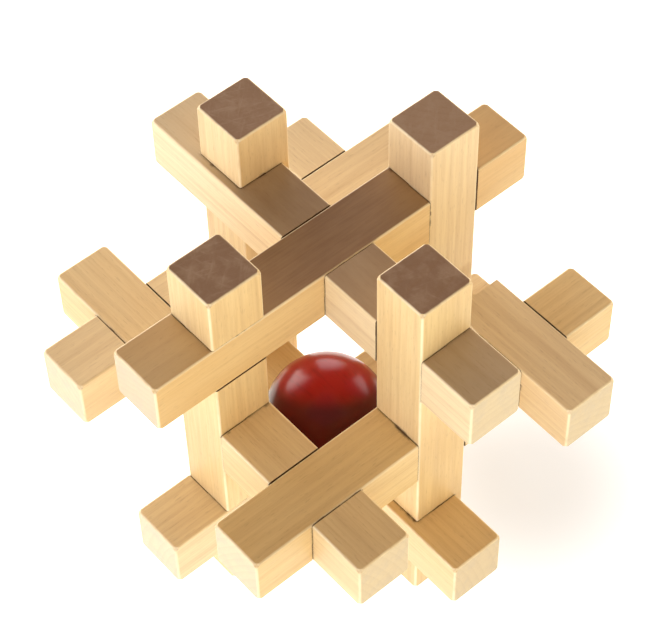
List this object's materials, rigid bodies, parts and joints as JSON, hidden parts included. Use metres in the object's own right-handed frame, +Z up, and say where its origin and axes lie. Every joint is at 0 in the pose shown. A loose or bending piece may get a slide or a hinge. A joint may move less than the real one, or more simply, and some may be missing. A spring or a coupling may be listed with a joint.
{
  "type": "wooden burr puzzle",
  "caption": "Wooden cage puzzle of notched square sticks that interlock at right angles, with a red lacquered ball held loose inside.",
  "frame": {"origin": "on the surface the puzzle stands on, below the centre of the cage", "axes": "+Z up along the uprights, +X to the right along the rails, +Y to the back along the beams"},
  "size_m": [0.09, 0.09, 0.09],
  "materials": {
    "upright_wood": "sanded pale hardwood, satin",
    "rail_wood": "sanded pale hardwood, satin",
    "beam_wood": "sanded pale hardwood, satin",
    "red_lacquer": "high-gloss deep red lacquer"
  },
  "bodies": {
    "cage": {"upright_right": "upright_wood", "rail_top": "rail_wood", "rail_front": "rail_wood", "rail_back": "rail_wood", "beam_top": "beam_wood", "beam_bottom": "beam_wood", "beam_left": "beam_wood", "beam_right": "beam_wood"},
    "upright_back": {"upright_back": "upright_wood"},
    "upright_front": {"upright_front": "upright_wood"},
    "upright_left": {"upright_left": "upright_wood"},
    "rail_bottom": {"rail_bottom": "rail_wood"},
    "ball": {"ball": "red_lacquer"}
  },
  "joints": [
    {"name": "back_upright_slide", "type": "slide", "parent": "cage", "child": "upright_back", "axis": [1, 0, 0], "range_m": [0, 0.0068]},
    {"name": "front_upright_slide", "type": "slide", "parent": "cage", "child": "upright_front", "axis": [-1, 0, 0], "range_m": [0, 0.0068]},
    {"name": "left_upright_slide", "type": "slide", "parent": "cage", "child": "upright_left", "axis": [0, 1, 0], "range_m": [-0.0018, 0.005]},
    {"name": "bottom_rail_slide", "type": "slide", "parent": "cage", "child": "rail_bottom", "axis": [0, -1, 0], "range_m": [-0.002, 0.0048]},
    {"name": "ball_roll", "type": "slide", "parent": "cage", "child": "ball", "axis": [-0.5774, 0.5774, 0.5774], "range_m": [0, 0.025]}
  ]
}
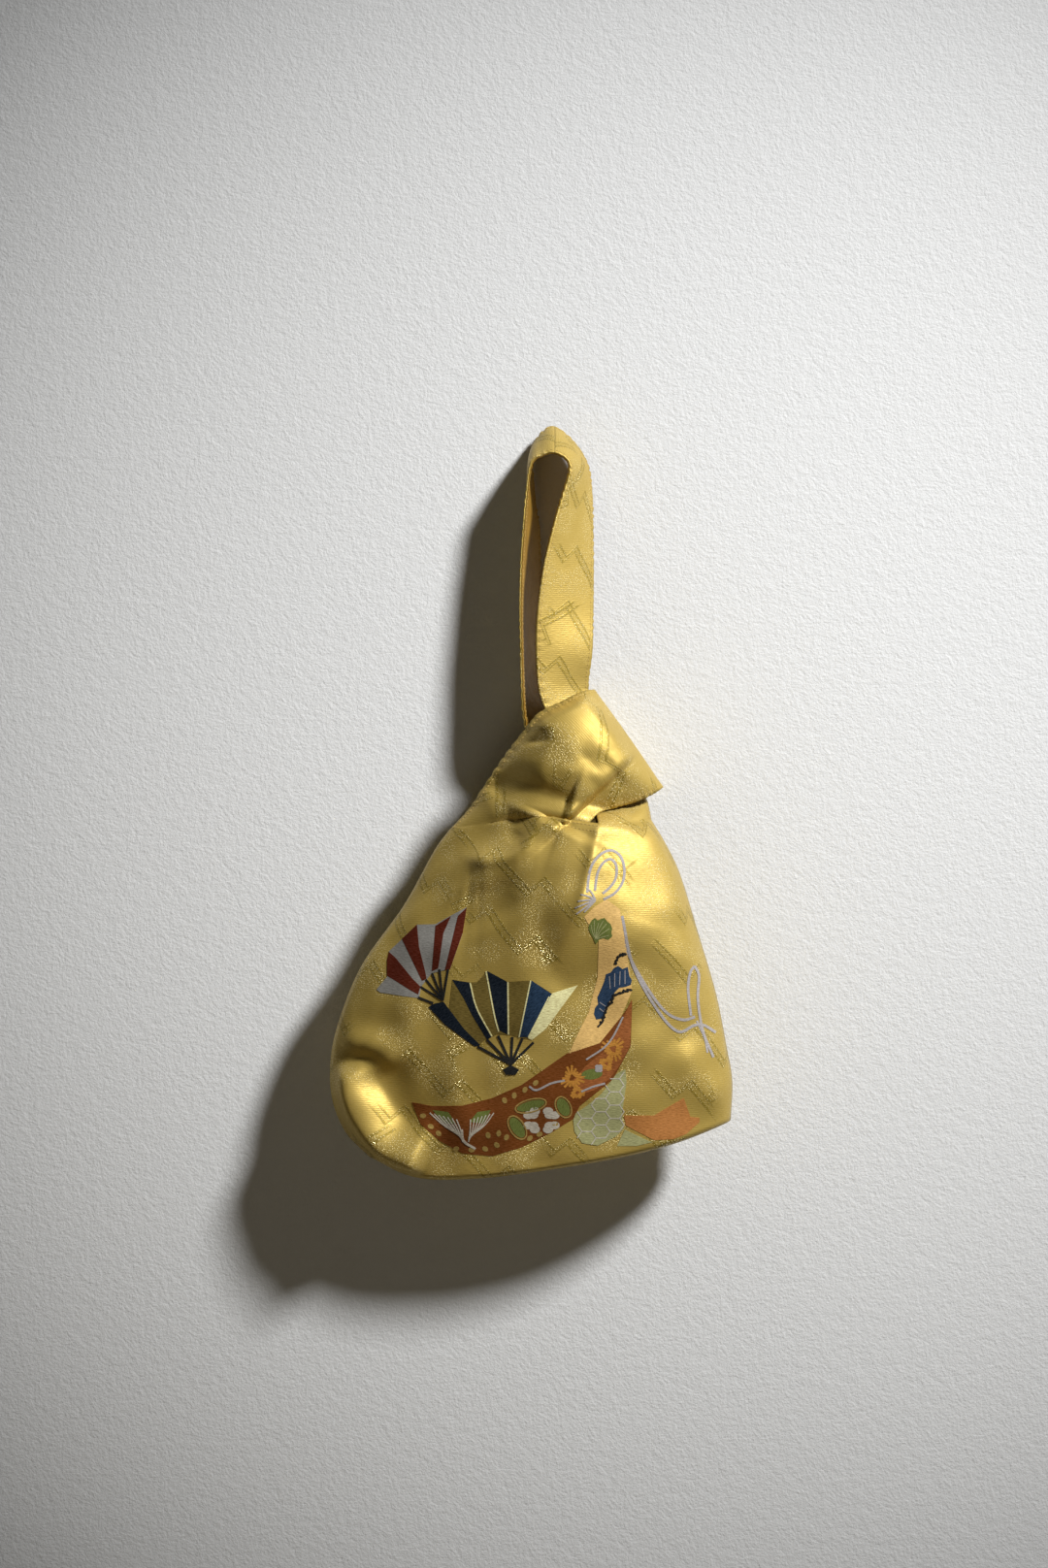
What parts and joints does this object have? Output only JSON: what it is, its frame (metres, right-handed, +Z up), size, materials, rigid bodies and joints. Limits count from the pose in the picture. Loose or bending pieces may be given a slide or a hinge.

YOUR OBJECTIVE:
Search the entries for the string "rigid" and collect each line that has it.

WORKED ANSWER:
List this object's materials, rigid bodies, parts and joints as JSON, hidden parts included. Use metres in the object's own right-handed frame, +Z up, and say where its origin and axes lie. Every joint is at 0 in the pose shown. A loose or bending piece may get a slide or a hinge. A joint may move less than the real one, or more simply, and some may be missing. A spring or a coupling may be listed with a joint.
What parts and joints does this object have? Output only JSON: what it is, its frame (metres, right-handed, +Z up), size, materials, rigid bodies and joints. Limits count from the pose in the picture. Loose or bending pieces may be given a slide or a hinge.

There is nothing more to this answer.